Second, teams need content usage data to inform the prioritization and scheduling of content changes.

Teams must decide whether updating a content item is worthwhile. This decision is difficult because teams lack data to inform it. They don’t know whether the content was neglected because it was deemed no longer useful or whether the content hasn’t been effective because it was neglected. They need to cross-reference data on the internal history of the content with external usage, using content paradata to make decisions.

Content paradata supporting decisions relating to content changes

Maintenance decisions depend on two kinds of insights:

The cadence of changes to the content over time, such as whether the content has received sustained attention, erratic attention, or no attention at all
The trends in the content’s usage, such as whether usage has flatlined, declined, grown, or been consistently trivial

Historical data clarifies whether problems emerged at some point after the organization published the item or if they have been present from the beginning. It distinguishes poor maintenance due to lapsed oversight from cases where items were never reviewed or changed. It differentiates persistent poor engagement (content attracting no views or conversions at all) from faltering engagement, where views or conversions have declined.

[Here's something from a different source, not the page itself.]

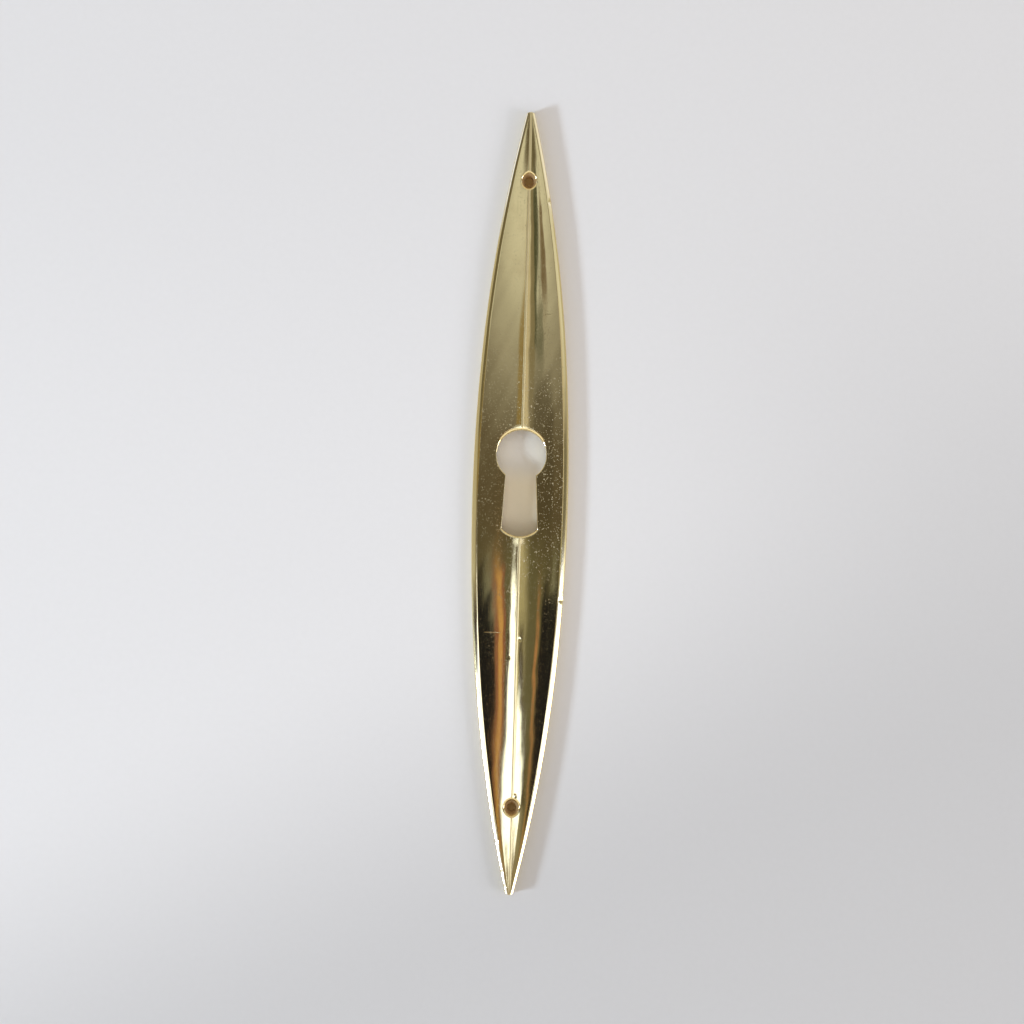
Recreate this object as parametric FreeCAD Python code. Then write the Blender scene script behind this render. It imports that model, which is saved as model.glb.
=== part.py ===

Knowing the origin of problems is critical to fixing them. Did the content ever spark an ember of interest? Perhaps the original idea wasn’t quite right, but it was near enough to attract some interest. Should an alternative variant be tried? If an item once enjoyed robust engagement but suffers from declining views now, should it be revived? When is it best to cut losses?

Decisions about fixing long-term issues can’t be automated. Yet better paradata can help staff to make more informed and consistent decisions.